From: Wendy Cheng <s.wendy.cheng@gmail.com>
Subject: Re: multiple instances of rpc.statd
Date: Mon, 28 Apr 2008 15:19:28 -0400
Message-ID: <48162340.6060509@gmail.com>
References: <200804251531.21035.bs@q-leap.de> <4811E0D7.4070608@gmail.com> <20080425220727.GA9597@fieldses.org> <48154B8F.7050301@gmail.com> <20080428182612.GC22037@fieldses.org>
Mime-Version: 1.0
Content-Type: text/plain; charset=us-ascii; format=flowed
Cc: linux-nfs@vger.kernel.org
To: "J. Bruce Fields" <bfields@fieldses.org>
In-Reply-To: <20080428182612.GC22037@fieldses.org>
Sender: linux-nfs-owner@vger.kernel.org

J. Bruce Fields wrote:
> On Sun, Apr 27, 2008 at 10:59:11PM -0500, Wendy Cheng wrote:
>   
>>
>>> So for basic v2/v3 failover, what remains is some statd -H scripts, and
>>> some form of grace period control?  Is there anything else we're
>>> missing?
>>>       
>> The submitted patch set is reasonably complete ... .
>>
>> There was another thought about statd patches though - mostly because of
>> the concerns over statd's responsiveness. It depended so much on network
>> status and clients' participations.  I was hoping NFS V4 would catch up
>> by the time v2/v3 grace period patches got accepted into mainline
>> kernel. Ideally the v2/v3 lock reclaiming logic could use (or at least
>> did a similar implementation) the communication channel established by
>> v4 servers - that is,
>>
>> 1. Enable grace period as previous submitted patches on secondary server.
>> 2. Drop the locks on primary server (and chained the dropped locks into
>> a lock-list).
>>     
>
> What information exactly would be on that lock list?
>   

Can't believe I get myself into this ... I'm supposed to be a disk 
firmware person *now* .. Anyway,

Are the lock state finalized in v4 yet ? Can we borrow the concepts (and 
saved lock states) from v4 ? We certainly can define the saved state 
useful for v3 independent of v4, say client IP, file path, lock range, 
lock type, and user id ? Need to re-read linux source to make sure it is 
doable though.

>   
>> 3. Send the lock-list via v4 communication channel (or similar
>> implementation) from primary server to backup server.
>> 4. Reclaim the lock base on the lock-list on backup server.
>>     
>
> So at this step it's the server itself reclaiming those locks, and
> you're talking about a completely transparent migration that doesn't
> look to the client like a reboot?
>   

Yes, that's the idea .. never implement any prototype code yet - so not 
sure how feasible it would be.
> My feeling has been that that's best done after first making sure we can
> handle the case where the client reclaims the locks, since the latter is
> easier, and is likely to involve at least some of the same work.  I
> could be wrong.
>   

Makes sense .. so the steps taken may be:

1. Push the patch sets that we originally submitted. This is to make 
sure we have something working.
2. Prototype the new logic, parallel with v4 development, observe and 
learn the results from step 1 based on user feedbacks.
3. Integrate the new logic, if it turns out to be good.

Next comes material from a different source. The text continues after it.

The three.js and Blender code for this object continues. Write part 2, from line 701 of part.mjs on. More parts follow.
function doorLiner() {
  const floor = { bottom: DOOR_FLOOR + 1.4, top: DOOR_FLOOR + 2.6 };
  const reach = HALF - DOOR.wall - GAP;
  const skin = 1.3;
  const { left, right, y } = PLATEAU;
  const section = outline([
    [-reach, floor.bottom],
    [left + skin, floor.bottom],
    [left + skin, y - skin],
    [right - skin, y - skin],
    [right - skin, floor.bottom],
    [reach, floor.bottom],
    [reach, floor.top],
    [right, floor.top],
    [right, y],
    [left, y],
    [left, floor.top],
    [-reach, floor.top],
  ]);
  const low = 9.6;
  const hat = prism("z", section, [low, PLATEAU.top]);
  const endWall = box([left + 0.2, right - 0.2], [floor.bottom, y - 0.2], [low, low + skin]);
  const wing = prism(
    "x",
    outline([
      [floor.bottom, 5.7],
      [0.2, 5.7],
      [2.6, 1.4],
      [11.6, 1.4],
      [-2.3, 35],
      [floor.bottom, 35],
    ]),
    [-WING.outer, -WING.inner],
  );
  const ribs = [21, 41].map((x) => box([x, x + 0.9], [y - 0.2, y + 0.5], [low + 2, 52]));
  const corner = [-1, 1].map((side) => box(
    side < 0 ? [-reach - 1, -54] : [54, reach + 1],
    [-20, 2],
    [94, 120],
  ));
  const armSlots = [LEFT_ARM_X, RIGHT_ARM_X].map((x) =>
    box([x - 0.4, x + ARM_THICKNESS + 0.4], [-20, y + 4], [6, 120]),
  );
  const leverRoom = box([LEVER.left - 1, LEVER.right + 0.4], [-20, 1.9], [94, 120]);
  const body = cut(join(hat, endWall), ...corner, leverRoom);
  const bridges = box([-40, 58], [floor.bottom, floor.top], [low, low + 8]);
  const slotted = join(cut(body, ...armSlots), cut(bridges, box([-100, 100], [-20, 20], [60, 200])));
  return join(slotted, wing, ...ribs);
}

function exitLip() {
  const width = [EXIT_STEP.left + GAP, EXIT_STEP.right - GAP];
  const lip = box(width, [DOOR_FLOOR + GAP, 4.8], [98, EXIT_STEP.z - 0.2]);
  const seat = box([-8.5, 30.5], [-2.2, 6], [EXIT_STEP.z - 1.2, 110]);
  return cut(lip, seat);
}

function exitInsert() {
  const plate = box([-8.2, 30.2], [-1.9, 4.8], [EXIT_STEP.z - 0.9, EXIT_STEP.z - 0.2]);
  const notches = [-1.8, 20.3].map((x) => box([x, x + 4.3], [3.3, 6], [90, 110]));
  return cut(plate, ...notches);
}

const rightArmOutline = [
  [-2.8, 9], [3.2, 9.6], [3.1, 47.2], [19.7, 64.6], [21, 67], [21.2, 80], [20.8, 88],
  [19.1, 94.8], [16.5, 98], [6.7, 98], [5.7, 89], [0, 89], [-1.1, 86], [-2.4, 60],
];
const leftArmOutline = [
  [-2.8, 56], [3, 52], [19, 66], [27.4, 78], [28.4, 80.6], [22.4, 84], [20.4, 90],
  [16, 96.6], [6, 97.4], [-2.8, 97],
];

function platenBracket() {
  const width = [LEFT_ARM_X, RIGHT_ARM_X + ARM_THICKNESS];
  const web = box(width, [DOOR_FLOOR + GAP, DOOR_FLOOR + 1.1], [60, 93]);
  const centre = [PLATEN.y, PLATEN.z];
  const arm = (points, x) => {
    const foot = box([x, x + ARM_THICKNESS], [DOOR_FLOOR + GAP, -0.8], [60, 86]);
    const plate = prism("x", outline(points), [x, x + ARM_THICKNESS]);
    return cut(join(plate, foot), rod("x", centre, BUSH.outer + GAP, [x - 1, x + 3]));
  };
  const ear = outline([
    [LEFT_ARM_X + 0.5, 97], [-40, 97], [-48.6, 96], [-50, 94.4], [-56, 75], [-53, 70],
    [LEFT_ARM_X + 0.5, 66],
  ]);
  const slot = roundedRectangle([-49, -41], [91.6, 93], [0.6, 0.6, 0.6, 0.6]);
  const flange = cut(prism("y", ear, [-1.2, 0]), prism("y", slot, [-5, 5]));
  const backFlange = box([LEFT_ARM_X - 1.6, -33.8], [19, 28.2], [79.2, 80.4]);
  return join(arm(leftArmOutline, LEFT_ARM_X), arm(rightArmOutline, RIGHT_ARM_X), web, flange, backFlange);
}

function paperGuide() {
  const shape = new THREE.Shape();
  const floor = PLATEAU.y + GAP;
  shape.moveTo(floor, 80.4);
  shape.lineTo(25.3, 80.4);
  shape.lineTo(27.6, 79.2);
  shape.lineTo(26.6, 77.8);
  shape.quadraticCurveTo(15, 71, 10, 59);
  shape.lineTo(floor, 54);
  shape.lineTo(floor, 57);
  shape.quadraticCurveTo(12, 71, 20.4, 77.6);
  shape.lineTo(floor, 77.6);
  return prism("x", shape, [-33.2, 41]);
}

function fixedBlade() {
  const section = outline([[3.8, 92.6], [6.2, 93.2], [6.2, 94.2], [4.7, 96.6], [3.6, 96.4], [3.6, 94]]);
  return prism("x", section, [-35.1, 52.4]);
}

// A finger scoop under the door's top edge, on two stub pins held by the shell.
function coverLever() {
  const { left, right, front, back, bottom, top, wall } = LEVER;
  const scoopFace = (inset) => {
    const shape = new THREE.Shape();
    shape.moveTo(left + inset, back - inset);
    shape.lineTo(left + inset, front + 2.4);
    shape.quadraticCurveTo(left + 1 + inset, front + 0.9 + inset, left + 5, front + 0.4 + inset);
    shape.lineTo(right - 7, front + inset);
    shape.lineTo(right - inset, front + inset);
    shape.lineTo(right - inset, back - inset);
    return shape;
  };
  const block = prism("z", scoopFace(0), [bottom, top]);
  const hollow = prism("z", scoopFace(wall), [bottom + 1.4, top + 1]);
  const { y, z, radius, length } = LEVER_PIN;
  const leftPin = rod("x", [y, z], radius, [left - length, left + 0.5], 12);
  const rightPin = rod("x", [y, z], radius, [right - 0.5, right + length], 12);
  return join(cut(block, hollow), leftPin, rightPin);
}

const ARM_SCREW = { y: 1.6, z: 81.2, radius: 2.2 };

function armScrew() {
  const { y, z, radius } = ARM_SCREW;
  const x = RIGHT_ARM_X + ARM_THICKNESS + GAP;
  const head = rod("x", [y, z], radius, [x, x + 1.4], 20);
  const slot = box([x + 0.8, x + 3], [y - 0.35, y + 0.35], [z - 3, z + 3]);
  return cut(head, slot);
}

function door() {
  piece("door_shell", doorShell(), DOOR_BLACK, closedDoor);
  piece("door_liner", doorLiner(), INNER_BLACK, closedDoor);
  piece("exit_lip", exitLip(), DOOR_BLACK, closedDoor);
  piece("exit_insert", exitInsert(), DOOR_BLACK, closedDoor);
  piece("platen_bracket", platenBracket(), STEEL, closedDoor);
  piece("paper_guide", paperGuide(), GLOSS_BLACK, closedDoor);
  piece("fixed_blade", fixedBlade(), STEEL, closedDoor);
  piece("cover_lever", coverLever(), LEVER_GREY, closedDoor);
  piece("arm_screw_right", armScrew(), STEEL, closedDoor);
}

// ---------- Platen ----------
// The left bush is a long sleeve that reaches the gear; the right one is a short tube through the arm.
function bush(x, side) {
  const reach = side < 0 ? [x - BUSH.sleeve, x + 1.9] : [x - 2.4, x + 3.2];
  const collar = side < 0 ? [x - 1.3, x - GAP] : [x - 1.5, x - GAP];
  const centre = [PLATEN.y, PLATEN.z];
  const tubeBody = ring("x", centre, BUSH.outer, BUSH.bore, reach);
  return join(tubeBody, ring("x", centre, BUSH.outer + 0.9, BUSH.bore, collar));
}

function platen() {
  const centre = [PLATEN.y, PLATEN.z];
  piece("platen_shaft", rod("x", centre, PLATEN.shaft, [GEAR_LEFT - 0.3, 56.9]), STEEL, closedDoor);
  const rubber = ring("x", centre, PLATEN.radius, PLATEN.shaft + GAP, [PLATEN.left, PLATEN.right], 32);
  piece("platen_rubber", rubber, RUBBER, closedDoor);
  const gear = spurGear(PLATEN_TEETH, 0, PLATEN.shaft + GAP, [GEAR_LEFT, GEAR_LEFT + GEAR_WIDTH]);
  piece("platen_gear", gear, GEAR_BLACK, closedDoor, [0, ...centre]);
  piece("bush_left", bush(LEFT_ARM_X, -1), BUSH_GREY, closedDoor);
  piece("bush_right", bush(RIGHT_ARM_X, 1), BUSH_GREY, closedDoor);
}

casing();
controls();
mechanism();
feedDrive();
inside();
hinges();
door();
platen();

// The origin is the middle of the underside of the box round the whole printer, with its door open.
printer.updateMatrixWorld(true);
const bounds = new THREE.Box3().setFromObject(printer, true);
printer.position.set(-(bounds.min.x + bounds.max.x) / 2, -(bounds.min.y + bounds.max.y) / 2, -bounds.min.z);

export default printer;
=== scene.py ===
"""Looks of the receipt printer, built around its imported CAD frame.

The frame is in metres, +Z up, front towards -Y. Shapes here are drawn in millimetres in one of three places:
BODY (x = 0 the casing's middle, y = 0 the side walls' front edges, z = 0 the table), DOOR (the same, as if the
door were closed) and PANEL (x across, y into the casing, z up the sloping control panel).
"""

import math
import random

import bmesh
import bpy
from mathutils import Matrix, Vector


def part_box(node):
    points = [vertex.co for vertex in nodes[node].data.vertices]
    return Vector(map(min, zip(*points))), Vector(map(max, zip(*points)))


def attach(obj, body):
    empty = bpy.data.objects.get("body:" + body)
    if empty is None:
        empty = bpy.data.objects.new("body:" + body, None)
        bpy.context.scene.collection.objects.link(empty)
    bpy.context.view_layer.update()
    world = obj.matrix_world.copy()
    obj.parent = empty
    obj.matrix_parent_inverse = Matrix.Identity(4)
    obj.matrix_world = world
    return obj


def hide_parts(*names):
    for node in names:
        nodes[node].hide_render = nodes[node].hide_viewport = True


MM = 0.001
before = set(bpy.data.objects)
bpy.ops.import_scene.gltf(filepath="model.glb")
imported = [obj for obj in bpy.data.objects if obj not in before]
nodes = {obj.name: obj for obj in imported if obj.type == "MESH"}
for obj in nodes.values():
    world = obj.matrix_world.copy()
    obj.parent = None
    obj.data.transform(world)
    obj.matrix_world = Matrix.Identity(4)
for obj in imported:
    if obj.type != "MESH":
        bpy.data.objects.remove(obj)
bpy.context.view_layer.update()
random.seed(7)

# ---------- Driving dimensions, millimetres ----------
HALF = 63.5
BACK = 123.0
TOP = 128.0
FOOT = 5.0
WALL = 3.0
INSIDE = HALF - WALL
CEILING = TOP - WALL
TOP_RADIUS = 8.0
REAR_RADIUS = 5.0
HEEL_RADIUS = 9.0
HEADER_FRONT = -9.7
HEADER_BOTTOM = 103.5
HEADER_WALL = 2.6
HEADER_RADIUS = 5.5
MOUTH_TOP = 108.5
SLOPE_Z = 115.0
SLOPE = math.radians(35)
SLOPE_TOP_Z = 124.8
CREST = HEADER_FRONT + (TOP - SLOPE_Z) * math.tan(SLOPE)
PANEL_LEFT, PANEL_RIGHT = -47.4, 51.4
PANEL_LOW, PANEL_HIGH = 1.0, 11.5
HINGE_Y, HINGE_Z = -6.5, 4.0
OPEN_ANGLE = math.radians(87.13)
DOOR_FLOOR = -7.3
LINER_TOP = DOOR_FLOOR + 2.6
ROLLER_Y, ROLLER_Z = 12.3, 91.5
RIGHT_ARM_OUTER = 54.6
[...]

> Exactly which data has to be transferred from the old server to the new?
> (Lock types, ranges, fh's, owners, and pid's, for established locks; do
> we also need to hand off blocking locks?  Statd data still needs to be
> transferred.  Ideally rpc reply caches.  What else?)
>   

All statd has is the client network addresses (that is already part of 
current NLM states anyway). Yes, rpc reply cache is important (and 
that's exactly the motivation for this thread of discussion). Eventually 
the rpc reply cache needs to get transferred. As long as the 
communication channel is established, there is no reason for lock states 
not taking this advantages.

>   
>> In short, it would be nice to replace the existing statd lock reclaiming
>> logic with the above steps if all possible during active-active
>> failover. For reboot, on the other hand, should stay same as today's
>> statd logic without changes.
>>     

As mentioned before, cluster issues are not trivial. Take one step at a 
time .. So the next task we should be focusing may be the grace period 
patch. Will see what I can do to help out here.

-- Wendy